== Recorded information ==
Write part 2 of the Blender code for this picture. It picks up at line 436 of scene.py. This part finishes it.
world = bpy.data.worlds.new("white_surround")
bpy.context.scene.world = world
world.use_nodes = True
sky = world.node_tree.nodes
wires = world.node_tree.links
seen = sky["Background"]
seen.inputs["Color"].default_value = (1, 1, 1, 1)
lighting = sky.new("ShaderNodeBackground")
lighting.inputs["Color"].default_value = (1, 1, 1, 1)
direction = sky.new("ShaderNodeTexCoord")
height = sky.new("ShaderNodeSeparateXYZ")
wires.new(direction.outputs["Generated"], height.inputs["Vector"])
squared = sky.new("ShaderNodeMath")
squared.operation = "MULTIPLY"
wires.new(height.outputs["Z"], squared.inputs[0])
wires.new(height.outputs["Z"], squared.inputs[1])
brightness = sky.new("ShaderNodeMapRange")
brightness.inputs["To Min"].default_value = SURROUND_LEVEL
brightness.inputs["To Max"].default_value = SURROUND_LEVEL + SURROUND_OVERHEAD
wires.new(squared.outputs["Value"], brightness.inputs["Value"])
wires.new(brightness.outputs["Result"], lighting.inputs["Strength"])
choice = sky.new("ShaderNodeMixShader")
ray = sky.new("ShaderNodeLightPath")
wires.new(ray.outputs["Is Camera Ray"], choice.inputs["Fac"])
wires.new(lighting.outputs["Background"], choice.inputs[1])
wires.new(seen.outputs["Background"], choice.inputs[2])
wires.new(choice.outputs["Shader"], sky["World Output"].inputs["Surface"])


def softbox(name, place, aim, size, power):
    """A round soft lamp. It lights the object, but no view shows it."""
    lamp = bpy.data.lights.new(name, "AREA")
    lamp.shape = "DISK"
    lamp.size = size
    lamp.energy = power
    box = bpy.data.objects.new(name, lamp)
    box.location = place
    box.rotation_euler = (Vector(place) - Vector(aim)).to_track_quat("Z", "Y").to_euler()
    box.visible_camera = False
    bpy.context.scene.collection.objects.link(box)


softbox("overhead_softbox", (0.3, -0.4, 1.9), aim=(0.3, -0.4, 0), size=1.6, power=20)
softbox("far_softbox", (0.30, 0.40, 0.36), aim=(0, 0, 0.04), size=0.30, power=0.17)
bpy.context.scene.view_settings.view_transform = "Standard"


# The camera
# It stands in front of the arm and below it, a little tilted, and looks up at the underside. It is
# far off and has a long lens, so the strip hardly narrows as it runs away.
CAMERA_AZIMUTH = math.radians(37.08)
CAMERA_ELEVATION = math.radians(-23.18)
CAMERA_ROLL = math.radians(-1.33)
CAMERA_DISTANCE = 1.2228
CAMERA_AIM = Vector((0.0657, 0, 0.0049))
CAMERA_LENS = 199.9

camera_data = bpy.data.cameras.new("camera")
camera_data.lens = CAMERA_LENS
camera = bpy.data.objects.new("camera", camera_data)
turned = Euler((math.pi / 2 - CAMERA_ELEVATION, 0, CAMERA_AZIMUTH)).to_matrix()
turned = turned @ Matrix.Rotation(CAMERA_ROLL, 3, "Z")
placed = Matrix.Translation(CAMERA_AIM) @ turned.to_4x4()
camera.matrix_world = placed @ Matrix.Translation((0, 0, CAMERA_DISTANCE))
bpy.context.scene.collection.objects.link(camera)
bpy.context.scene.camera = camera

==

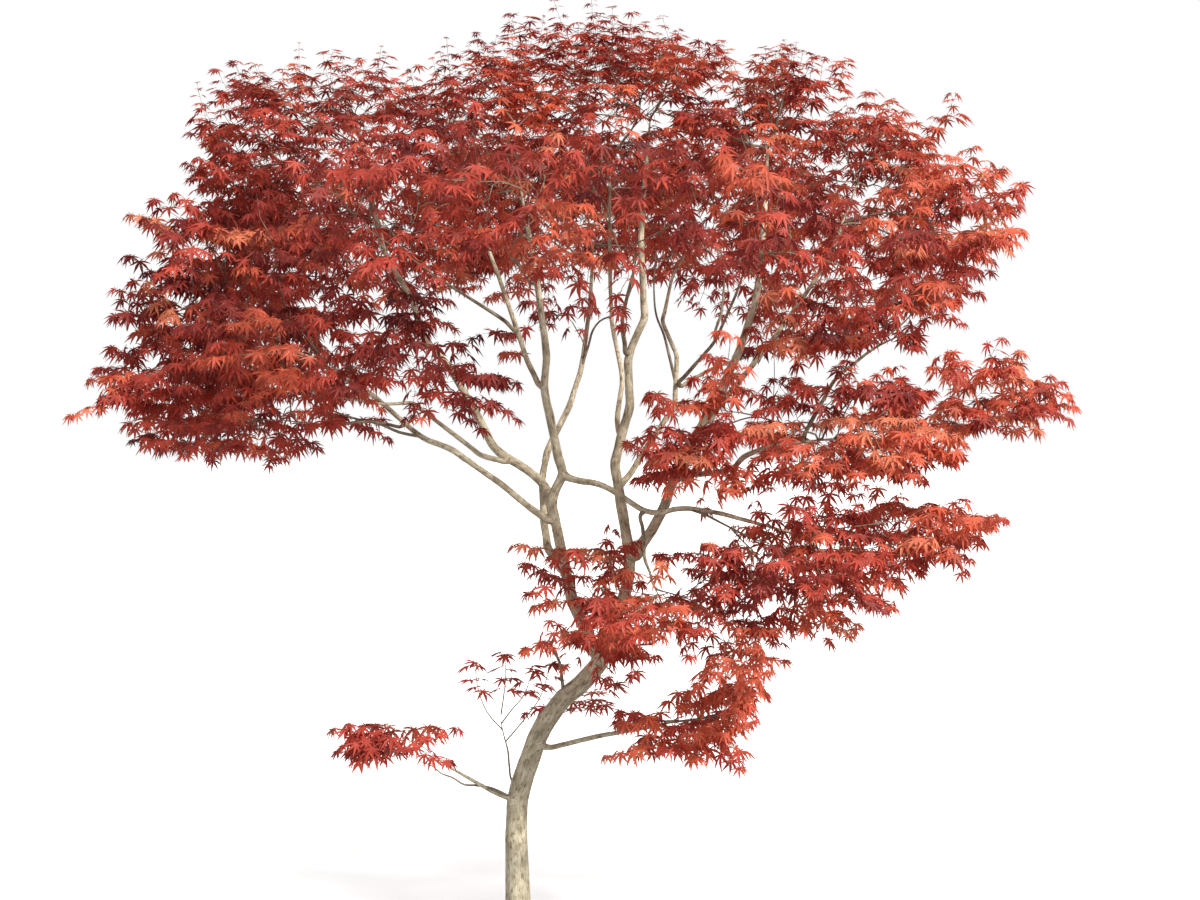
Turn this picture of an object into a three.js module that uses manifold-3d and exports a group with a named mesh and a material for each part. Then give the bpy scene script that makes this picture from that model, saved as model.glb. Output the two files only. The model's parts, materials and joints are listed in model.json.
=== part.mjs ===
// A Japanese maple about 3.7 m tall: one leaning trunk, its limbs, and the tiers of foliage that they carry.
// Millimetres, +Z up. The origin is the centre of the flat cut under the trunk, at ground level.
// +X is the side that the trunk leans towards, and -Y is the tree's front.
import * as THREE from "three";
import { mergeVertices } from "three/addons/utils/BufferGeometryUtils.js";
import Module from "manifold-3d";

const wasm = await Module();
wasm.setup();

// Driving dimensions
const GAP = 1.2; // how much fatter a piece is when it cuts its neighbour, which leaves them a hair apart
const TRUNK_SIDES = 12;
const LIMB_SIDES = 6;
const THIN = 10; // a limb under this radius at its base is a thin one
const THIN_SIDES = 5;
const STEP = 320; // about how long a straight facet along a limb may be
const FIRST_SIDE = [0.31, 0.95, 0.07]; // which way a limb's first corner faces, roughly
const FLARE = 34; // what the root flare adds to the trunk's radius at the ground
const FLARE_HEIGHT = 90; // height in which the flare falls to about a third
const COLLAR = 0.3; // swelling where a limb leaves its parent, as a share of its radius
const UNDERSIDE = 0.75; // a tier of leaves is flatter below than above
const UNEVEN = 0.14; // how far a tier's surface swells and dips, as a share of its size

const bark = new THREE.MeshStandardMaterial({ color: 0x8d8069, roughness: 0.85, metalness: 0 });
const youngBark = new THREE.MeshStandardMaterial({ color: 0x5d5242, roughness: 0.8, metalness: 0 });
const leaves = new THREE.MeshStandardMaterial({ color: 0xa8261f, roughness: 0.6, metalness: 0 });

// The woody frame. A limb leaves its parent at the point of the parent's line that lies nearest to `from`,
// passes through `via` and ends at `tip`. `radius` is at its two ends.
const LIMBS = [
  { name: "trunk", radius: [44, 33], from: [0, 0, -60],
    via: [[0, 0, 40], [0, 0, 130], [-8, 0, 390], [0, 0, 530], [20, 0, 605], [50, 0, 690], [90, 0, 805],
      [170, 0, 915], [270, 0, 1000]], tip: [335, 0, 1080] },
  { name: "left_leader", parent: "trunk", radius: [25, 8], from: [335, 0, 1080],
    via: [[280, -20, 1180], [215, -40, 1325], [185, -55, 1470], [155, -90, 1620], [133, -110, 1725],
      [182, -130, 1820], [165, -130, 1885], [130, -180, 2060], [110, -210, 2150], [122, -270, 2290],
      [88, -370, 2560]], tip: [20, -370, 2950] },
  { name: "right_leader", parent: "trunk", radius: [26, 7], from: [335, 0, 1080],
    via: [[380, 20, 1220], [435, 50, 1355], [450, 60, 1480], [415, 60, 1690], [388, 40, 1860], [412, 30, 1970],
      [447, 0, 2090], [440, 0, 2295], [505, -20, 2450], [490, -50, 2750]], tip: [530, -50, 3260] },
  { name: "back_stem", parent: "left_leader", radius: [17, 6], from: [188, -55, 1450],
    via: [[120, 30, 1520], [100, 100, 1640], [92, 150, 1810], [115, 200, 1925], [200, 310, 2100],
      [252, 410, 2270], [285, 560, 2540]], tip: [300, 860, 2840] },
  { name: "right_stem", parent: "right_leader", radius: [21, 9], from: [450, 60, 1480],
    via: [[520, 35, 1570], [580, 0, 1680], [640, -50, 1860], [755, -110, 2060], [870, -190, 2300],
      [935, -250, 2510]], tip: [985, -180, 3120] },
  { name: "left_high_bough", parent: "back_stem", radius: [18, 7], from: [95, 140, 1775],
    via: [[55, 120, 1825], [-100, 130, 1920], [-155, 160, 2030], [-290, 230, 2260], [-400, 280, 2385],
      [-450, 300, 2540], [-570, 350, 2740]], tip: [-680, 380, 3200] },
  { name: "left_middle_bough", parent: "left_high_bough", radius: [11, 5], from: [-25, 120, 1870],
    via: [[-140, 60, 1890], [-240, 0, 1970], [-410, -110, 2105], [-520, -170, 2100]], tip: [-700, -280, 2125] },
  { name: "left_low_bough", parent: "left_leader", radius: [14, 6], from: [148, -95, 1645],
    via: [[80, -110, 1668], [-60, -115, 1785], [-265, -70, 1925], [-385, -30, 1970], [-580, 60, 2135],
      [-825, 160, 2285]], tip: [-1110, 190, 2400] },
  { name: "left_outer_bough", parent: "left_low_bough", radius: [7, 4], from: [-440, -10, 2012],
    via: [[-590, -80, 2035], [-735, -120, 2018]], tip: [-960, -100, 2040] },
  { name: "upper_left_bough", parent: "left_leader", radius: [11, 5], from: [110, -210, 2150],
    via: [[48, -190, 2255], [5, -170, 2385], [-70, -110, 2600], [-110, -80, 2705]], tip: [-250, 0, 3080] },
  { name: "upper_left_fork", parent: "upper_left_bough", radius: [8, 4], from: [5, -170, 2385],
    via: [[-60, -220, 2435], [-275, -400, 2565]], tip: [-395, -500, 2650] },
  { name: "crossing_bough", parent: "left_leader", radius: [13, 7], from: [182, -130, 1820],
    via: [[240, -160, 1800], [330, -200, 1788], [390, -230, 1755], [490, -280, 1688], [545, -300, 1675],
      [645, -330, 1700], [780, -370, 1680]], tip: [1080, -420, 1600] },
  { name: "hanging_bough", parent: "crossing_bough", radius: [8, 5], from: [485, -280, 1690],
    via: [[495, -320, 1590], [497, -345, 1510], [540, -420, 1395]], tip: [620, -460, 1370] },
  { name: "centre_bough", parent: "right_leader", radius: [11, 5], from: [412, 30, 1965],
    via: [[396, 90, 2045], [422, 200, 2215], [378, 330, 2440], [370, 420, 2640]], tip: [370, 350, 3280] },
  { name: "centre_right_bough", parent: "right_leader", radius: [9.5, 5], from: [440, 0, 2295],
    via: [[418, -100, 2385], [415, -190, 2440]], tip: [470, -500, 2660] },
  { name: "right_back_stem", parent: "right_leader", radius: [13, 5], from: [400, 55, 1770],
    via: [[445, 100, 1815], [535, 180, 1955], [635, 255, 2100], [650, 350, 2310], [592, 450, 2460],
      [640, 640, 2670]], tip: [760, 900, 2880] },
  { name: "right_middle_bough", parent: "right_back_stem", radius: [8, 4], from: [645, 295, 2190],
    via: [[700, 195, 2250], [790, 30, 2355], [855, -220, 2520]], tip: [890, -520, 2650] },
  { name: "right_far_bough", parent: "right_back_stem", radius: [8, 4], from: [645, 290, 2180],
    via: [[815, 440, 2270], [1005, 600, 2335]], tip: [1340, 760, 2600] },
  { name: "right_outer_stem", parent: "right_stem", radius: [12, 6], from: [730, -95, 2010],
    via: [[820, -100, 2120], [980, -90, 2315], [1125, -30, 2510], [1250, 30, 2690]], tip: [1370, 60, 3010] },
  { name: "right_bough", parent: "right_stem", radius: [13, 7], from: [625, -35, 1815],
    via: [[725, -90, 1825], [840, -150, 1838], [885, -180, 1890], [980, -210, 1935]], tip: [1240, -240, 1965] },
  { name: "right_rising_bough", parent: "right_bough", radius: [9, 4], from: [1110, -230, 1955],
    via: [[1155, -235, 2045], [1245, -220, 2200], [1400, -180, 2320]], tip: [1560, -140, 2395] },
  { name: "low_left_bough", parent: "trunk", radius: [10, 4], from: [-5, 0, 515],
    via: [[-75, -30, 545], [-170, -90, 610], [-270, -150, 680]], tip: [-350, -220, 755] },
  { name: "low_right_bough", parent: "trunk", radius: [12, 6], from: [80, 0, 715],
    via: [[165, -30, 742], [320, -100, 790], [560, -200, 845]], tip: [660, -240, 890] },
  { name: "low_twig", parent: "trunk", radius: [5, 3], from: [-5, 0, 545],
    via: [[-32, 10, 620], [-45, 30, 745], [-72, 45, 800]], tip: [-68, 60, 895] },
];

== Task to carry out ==
Among the entries above, find the line with "Turn this picture" and the line with "wasm.setup();"; give again exactly these two lines and all lines between them.

== Full response ==
Turn this picture of an object into a three.js module that uses manifold-3d and exports a group with a named mesh and a material for each part. Then give the bpy scene script that makes this picture from that model, saved as model.glb. Output the two files only. The model's parts, materials and joints are listed in model.json.
=== part.mjs ===
// A Japanese maple about 3.7 m tall: one leaning trunk, its limbs, and the tiers of foliage that they carry.
// Millimetres, +Z up. The origin is the centre of the flat cut under the trunk, at ground level.
// +X is the side that the trunk leans towards, and -Y is the tree's front.
import * as THREE from "three";
import { mergeVertices } from "three/addons/utils/BufferGeometryUtils.js";
import Module from "manifold-3d";

const wasm = await Module();
wasm.setup();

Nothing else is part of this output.